If you’re using yarn and buying it at your local yarn store, ask if you can feel it! If you’re purchasing the fiber online, look at the reviews. Fellow knitters and crocheters can give you a range of invaluable tips and insights about a yarn’s performance, feel, and value.

What Colors Will You Choose?

This is where your creativity shines! Most yarns for blankets are available in many solids, from pink to blue. Pick colors to complement your collection, home or the recipient’s personality. If you’re buying multiple skeins of yarn of the same color, ensure they come from the same dye lot to avoid slight color variations.

Yarn Yardage: How Much Will You Need?

Blankets, especially oversized ones, require a substantial amount of yarn. Prepare for multiple balls of yarn and consider winding it first for easy use! The exact amount of yarn you’ll need will vary based on the gauge and the size of your blanket.

Yarn Weight: What’s Best for Your Project?

Chunky, bulky yarns are a delight to work with as they knit up faster. Remember to get larger needles for these weights! Suitable yarn weights for blankets include #5 Bulky, #6 Super Bulky, #7 Jumbo, or even #4 doubled up for a thicker texture.

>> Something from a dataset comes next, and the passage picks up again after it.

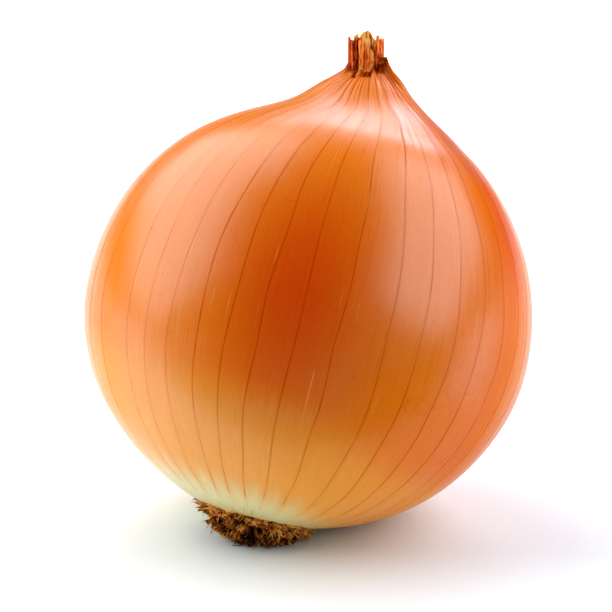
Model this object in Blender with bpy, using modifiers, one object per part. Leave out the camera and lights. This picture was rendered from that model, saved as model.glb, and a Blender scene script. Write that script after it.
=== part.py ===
"""Onion: a bulb in its dry skin, with a dried neck and a tuft of dried roots.

It lies tipped back on the side of its base. Metres, +Z up. The origin is the middle of
the small flat spot that it rests on. The neck leans towards +X and +Y.
"""

import math
import random

import bmesh
import bpy
from mathutils import Matrix, Vector, noise

# Driving dimensions, in metres. Heights are measured along the bulb's own axis.
BULB_RADIUS = 0.0425
EQUATOR_HEIGHT = 0.0400
UPPER_DOME = 0.0423  # half height of the ellipse above the equator
LOWER_DOME = 0.0396  # half height of the ellipse below the equator
ROOT_RADIUS = 0.0108  # where the skin ends at the root plate
SHOULDER_HEIGHT = 0.0765  # where the dome turns up into the neck
COLLAR_HEIGHT = 0.0893
COLLAR_RADIUS = 0.0050
COLLAR_SLOPE = (-0.75, 1.0)  # (inwards, up) direction of the skin where it meets the collar
GAP = 0.0003  # between pieces that touch on the real onion

# How the bulb lies: it leans to the right and reclines away from the front.
LEAN = math.radians(13.1)
RECLINE = math.radians(18.0)
FLAT_DEPTH = 0.0005  # how deep the resting spot is pressed into the skin

# The bulb is a little lopsided: (height, sideways offset of its middle).
SPINE = (
    (0.0000, 0.0000),
    (0.0060, 0.0013),
    (0.0200, 0.0010),
    (0.0420, 0.0011),
    (0.0600, 0.0015),
    (0.0700, 0.0020),
    (0.0770, 0.0031),
    (0.0802, 0.0036),
    (0.0835, 0.0028),
    (0.0870, 0.0022),
    (0.0893, 0.0019),
)

AROUND = 72  # steps round the bulb
DOME_STEPS = 15  # steps on each dome
NECK_STEPS = 8

# The neck stands upright on the collar.
NECK_OFFSET = -0.0003
NECK_TILT = -LEAN
NECK_SINK = 0.0012  # the neck starts this far down, and is trimmed to the collar's slope
CORE_RADIUS = 0.0019
CORE_HEIGHT = 0.0052
LEAF_THICKNESS = 0.0005
LEAF_RADIUS = 0.0032
LEAF_REACH = math.radians(15)  # a leaf end spans twice this round the core
# The dried leaf ends: (bearing in degrees, height).
LEAVES = (
    (-150, 0.0050),
    (-110, 0.0044),
    (-70, 0.0040),
    (-28, 0.0052),
    (20, 0.0046),
    (65, 0.0055),
    (112, 0.0051),
    (160, 0.0047),
)

PLATE_THICKNESS = 0.0012
MAT_DEPTH = 0.0042
MAT_RADIUS = 0.0100
MAT_LUMP = 0.0009
# The side of the mat of roots: (share of its radius, share of its depth).
MAT_PROFILE = ((0.0, 0.0), (1.0, 0.0), (0.98, 0.18), (0.88, 0.45), (0.70, 0.72), (0.46, 0.93))


def clear_scene():
    """Removes the objects that Blender starts with."""
    for obj in list(bpy.data.objects):
        bpy.data.objects.remove(obj)


def new_collection(name):
    """A collection in the scene."""
    collection = bpy.data.collections.new(name)
    bpy.context.scene.collection.children.link(collection)
    return collection


def material(name, colour, roughness):
    """A plain Principled material."""
    made = bpy.data.materials.new(name)
    made.use_nodes = True
    shader = made.node_tree.nodes["Principled BSDF"]
    shader.inputs["Base Color"].default_value = (*colour, 1)
    shader.inputs["Roughness"].default_value = roughness
    shader.inputs["Metallic"].default_value = 0
    made.diffuse_color = (*colour, 1)
    return made


def smooth_through(knots, at):
    """The value at a place on a smooth curve through (place, value) knots."""
    last = len(knots) - 1
    at = min(max(at, knots[0][0]), knots[-1][0])
    i = max(k for k in range(last) if knots[k][0] <= at)

    def slope(k):
        before, after = knots[max(k - 1, 0)], knots[min(k + 1, last)]
        return (after[1] - before[1]) / (after[0] - before[0])

    (x0, y0), (x1, y1) = knots[i], knots[i + 1]
    span = x1 - x0
    t = (at - x0) / span
    return (
        (2 * t**3 - 3 * t**2 + 1) * y0
        + (t**3 - 2 * t**2 + t) * span * slope(i)
        + (3 * t**2 - 2 * t**3) * y1
        + (t**3 - t**2) * span * slope(i + 1)
    )


def dome_point(angle):
    """(radius, height) of the bulb's side, at an angle above or below the equator."""
    dome = UPPER_DOME if angle > 0 else LOWER_DOME
    return BULB_RADIUS * math.cos(angle), EQUATOR_HEIGHT + dome * math.sin(angle)


def neck_points(steps):
    """(radius, height) points that sweep up from the shoulder to the collar."""
    angle = math.asin((SHOULDER_HEIGHT - EQUATOR_HEIGHT) / UPPER_DOME)
    radius, height = dome_point(angle)
    run = Vector((-BULB_RADIUS * math.sin(angle), UPPER_DOME * math.cos(angle)))
    start = Vector((radius, height))
    end = Vector((COLLAR_RADIUS, COLLAR_HEIGHT))
    reach = (end - start).length / 3
    near = start + run.normalized() * reach
    far = end - Vector(COLLAR_SLOPE).normalized() * reach
    for i in range(1, steps + 1):
        t = i / steps
        point = (
            start * (1 - t) ** 3
            + near * 3 * t * (1 - t) ** 2
            + far * 3 * t**2 * (1 - t)
            + end * t**3
        )
        yield point.x, point.y


def bulb_outline():
    """(radius, height) from the collar down to the root plate, on the axis at both ends."""
    shoulder = math.asin((SHOULDER_HEIGHT - EQUATOR_HEIGHT) / UPPER_DOME)
    root = -math.acos(ROOT_RADIUS / BULB_RADIUS)
    above = [shoulder * i / DOME_STEPS for i in range(DOME_STEPS, 0, -1)]
    below = [root * i / DOME_STEPS for i in range(DOME_STEPS + 1)]
    outline = [(0.0, COLLAR_HEIGHT)]
    outline += reversed(list(neck_points(NECK_STEPS)))
    outline += [dome_point(angle) for angle in above + below]
    outline.append((0.0, outline[-1][1]))
    return outline


def link(obj, collection, look):
    """Puts an object in its collection and gives it its material."""
    collection.objects.link(obj)
    obj.data.materials.append(look)
    obj.data.shade_smooth()
    obj.data.set_sharp_from_angle(angle=math.radians(50))
    return obj


def turned(name, outline, steps):
    """A solid turned about +Z from (radius, height) points, top to bottom."""
    mesh = bpy.data.meshes.new(name + "_outline")
    edges = [(i, i + 1) for i in range(len(outline) - 1)]
    mesh.from_pydata([(radius, 0, height) for radius, height in outline], edges, [])
    spun = bpy.data.objects.new(name + "_outline", mesh)
    bpy.context.scene.collection.objects.link(spun)
    screw = spun.modifiers.new("turn", "SCREW")
    screw.steps = steps
    screw.render_steps = steps
    screw.use_merge_vertices = True
    screw.merge_threshold = 0.00001
    graph = bpy.context.evaluated_depsgraph_get()
    solid = bpy.data.meshes.new_from_object(spun.evaluated_get(graph))
    solid.name = name
    bpy.data.objects.remove(spun)
    return bpy.data.objects.new(name, solid)


def make_bulb():
    """The bulb with its skin, up to the collar where the dried neck comes out."""
    bulb = turned("bulb", bulb_outline(), AROUND)
    for vertex in bulb.data.vertices:
        vertex.co.x += smooth_through(SPINE, vertex.co.z)
    return bulb


def make_root_plate():
    """The corky disc that the roots grow from."""
    top = dome_point(-math.acos(ROOT_RADIUS / BULB_RADIUS))[1] - GAP
    bottom = top - PLATE_THICKNESS
    edge = 0.25 * PLATE_THICKNESS
    outline = [
        (0.0, top),
        (ROOT_RADIUS - edge, top),
        (ROOT_RADIUS, top - edge),
        (ROOT_RADIUS - edge, bottom),
        (0.0, bottom),
    ]
    plate = turned("root_plate", outline, 48)
    return plate, bottom


def make_root_mat(top):
    """The matted stubs of the dried roots, as one lumpy solid under the plate."""
    outline = [(MAT_RADIUS * out, top - MAT_DEPTH * down) for out, down in MAT_PROFILE]
    outline.append((0.0, top - MAT_DEPTH))
    mat = turned("root_mat", outline, 40)
    for vertex in mat.data.vertices:
        if vertex.co.z > top - 0.0001:
            continue
        lump = noise.noise(vertex.co * 260) + 0.5 * noise.noise(vertex.co * 610)
        vertex.co += MAT_LUMP * lump * Vector((vertex.co.x, vertex.co.y, -0.006)).normalized()
    return mat


def make_neck_core():
    """The pale pith of the innermost leaves, cut off at the top."""
    outline = [
        (0.0, CORE_HEIGHT),
        (0.55 * CORE_RADIUS, CORE_HEIGHT),
        (0.9 * CORE_RADIUS, 0.88 * CORE_HEIGHT),
        (CORE_RADIUS, 0.5 * CORE_HEIGHT),
        (CORE_RADIUS, -NECK_SINK),
        (0.0, -NECK_SINK),
    ]
    return turned("neck_core", outline, 20)


def make_leaf(name, bearing, height, chance):
    """One dried leaf end: a thin curled strip with a slanting torn tip."""
    across, up = 4, 4
    work = bmesh.new()
    slant = chance.uniform(-0.18, 0.18)
    rows = []
    for j in range(up + 1):
        row = []
        for i in range(across + 1):
            side = 2 * i / across - 1
            angle = bearing + LEAF_REACH * side * (1 - 0.25 * j / up)
            z = height * j / up * (1 + slant * side * j / up) - NECK_SINK * (1 - j / up)
            radius = LEAF_RADIUS + 0.0004 * math.sin(math.pi * j / up)
            row.append(work.verts.new((radius * math.cos(angle), radius * math.sin(angle), z)))
        rows.append(row)
    for below, above in zip(rows, rows[1:]):
        for i in range(across):
            work.faces.new((below[i], below[i + 1], above[i + 1], above[i]))
    mesh = bpy.data.meshes.new(name)
    work.to_mesh(mesh)
    work.free()
    leaf = bpy.data.objects.new(name, mesh)
    shell = leaf.modifiers.new("thickness", "SOLIDIFY")
    shell.thickness = LEAF_THICKNESS
    shell.offset = 0
    return leaf


def make_slab(name, width, place, collection):
    """A cutter: a square slab whose top face is the XY plane of its place."""
    bpy.ops.mesh.primitive_cube_add(size=width)
    slab = bpy.context.object
    slab.name = name
    slab.data.transform(Matrix.Translation((0, 0, -width / 2)))
    slab.matrix_world = place
    for owner in list(slab.users_collection):
        owner.objects.unlink(slab)
    collection.objects.link(slab)
    slab.hide_render = True
    slab.display_type = "WIRE"
    return slab


def trim(obj, slab):
    """Takes off what would reach below the top of a slab."""
    cut = obj.modifiers.new("trimmed_by_" + slab.name, "BOOLEAN")
    cut.operation = "DIFFERENCE"
    cut.solver = "EXACT"
    cut.object = slab


def lay_down(bulb):
    """The matrix that tips the bulb over and stands its lowest point on the origin."""
    tip = Matrix.Rotation(-RECLINE, 4, "X") @ Matrix.Rotation(LEAN, 4, "Y")
    lowest = min((tip @ vertex.co for vertex in bulb.data.vertices), key=lambda p: p.z)
    return Matrix.Translation((-lowest.x, -lowest.y, -lowest.z - FLAT_DEPTH)) @ tip


def main():
    clear_scene()
    onion = new_collection("onion")
    cutters = new_collection("cutters")
    skin = material("skin", (0.78, 0.30, 0.06), 0.35)
    dry_leaf = material("dry_leaf", (0.55, 0.20, 0.06), 0.75)
    pith = material("pith", (0.72, 0.62, 0.34), 0.8)
    cork = material("cork", (0.42, 0.27, 0.13), 0.9)
    root = material("root", (0.26, 0.15, 0.06), 0.95)

    bulb = link(make_bulb(), onion, skin)
    laid = lay_down(bulb)
    plate, plate_bottom = make_root_plate()
    link(plate, onion, cork)
    mat = link(make_root_mat(plate_bottom - GAP), onion, root)

    floor = make_slab("floor", 0.2, Matrix.Identity(4), cutters)
    for obj in (bulb, plate, mat):
        obj.matrix_world = laid
        trim(obj, floor)

    foot = smooth_through(SPINE, COLLAR_HEIGHT) + NECK_OFFSET
    seat = laid @ Matrix.Translation((foot, 0, COLLAR_HEIGHT + GAP))
    collar = make_slab("collar", 0.02, seat, cutters)
    chance = random.Random(5)
    neck = [link(make_neck_core(), onion, pith)]
    for number, (bearing, height) in enumerate(LEAVES, 1):
        leaf = make_leaf(f"neck_leaf_{number}", math.radians(bearing), height, chance)
        neck.append(link(leaf, onion, dry_leaf))
    for obj in neck:
        obj.matrix_world = seat @ Matrix.Rotation(NECK_TILT, 4, "Y")
        trim(obj, collar)


main()
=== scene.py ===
"""The looks of the onion: veined skin, torn dry neck and matted roots, on a pale floor in soft light."""

import math
import random

import bpy
import numpy as np
from mathutils import Matrix, Vector, noise


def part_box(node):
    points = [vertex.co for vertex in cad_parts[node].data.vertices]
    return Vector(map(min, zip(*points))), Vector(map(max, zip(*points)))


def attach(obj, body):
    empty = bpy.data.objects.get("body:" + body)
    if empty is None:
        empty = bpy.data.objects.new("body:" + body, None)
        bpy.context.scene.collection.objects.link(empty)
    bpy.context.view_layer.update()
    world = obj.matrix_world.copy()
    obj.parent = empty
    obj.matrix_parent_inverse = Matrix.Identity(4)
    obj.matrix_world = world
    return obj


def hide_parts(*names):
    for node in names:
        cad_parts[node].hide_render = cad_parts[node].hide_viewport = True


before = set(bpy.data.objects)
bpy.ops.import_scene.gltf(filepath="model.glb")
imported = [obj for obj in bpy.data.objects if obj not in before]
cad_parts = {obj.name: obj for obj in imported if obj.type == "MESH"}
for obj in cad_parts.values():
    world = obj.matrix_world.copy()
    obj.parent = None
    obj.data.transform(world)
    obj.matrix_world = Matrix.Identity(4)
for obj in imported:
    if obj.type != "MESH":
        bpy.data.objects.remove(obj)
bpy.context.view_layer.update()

# The bulb as it was built, in metres along its own axis.
BULB_RADIUS = 0.0425
EQUATOR_HEIGHT = 0.0400
UPPER_DOME = 0.0423
LOWER_DOME = 0.0396
ROOT_RADIUS = 0.0108
SHOULDER_HEIGHT = 0.0765
COLLAR_HEIGHT = 0.0893
COLLAR_RADIUS = 0.0050
COLLAR_SLOPE = (-0.75, 1.0)
GAP = 0.0003
SPINE = (
    (0.0000, 0.0000),
    (0.0060, 0.0013),
    (0.0200, 0.0010),
    (0.0420, 0.0011),
    (0.0600, 0.0015),
    (0.0700, 0.0020),
    (0.0770, 0.0031),
    (0.0802, 0.0036),
    (0.0835, 0.0028),
    (0.0870, 0.0022),
    (0.0893, 0.0019),
)
LEAN = math.radians(13.1)
RECLINE = math.radians(18.0)
NECK_OFFSET = -0.0003
STUB_SHIFT = -0.00055  # from the neck's middle at the collar to the middle of the ring of leaf ends
PLATE_THICKNESS = 0.0012
MAT_DEPTH = 0.0042
MAT_RADIUS = 0.0100
MAT_SHARE = 0.82  # how much of the mat of roots is one matted lump; the rest is loose ends
MAT_PROFILE = ((0.0, 0.0), (1.0, 0.0), (0.98, 0.18), (0.88, 0.45), (0.70, 0.72), (0.46, 0.93), (0.0, 1.0))

# Bearings of the veins that face the front, in degrees from straight ahead, and the usual step between the
# others.
FRONT_VEINS = (-63, -50, -43, -35, -26.5, -19, -11, -2, 8, 20, 29, 38.5, 47, 56.5, 64.5)
VEIN_STEP = 8.7
VEIN_EDGES = (0.00010, 0.00021, 0.00045)  # columns of the skin on each side of a vein
VEIN_SHARES = (0.07, 0.14, 0.24)  # the most of the way to the next vein that those columns take
BETWEEN = 4  # columns in the middle, between two veins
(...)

However, lighter yarns are a great choice for intricate, delicate patterns but can be time-consuming for larger blankets. Heavier yarns work up quickly, but the end result may be too heavy or warm for some uses. For most other blankets, worsted or bulky yarns are generally your safest bet!

Budget Considerations

The cost of your project will largely depend on your chosen yarn. If affordability, softness, durability and ease of care are high on your priority list, Bernat Blanket Yarn is a solid choice. Or, try a shop with Red Heart. For a bigger, luxurious (albeit expensive) blanket, you could consider using arm knitting yarn.

A blanket is a long to medium-term project to crochet or knit, so it’s okay to invest in quality yarn, but there are plenty of budget-friendly options that won’t compromise the result.

Before you commit to a yarn, do a test swatch to see how it feels and behaves when worked up. This way, you’ll avoid unpleasant surprises midway through making your project.

Blanket yarn options galore! Take your pick from the fibers and you’ll be whipping up a super snuggly blanket in no time. The world is your oyster…or should I say, the yarn shop is!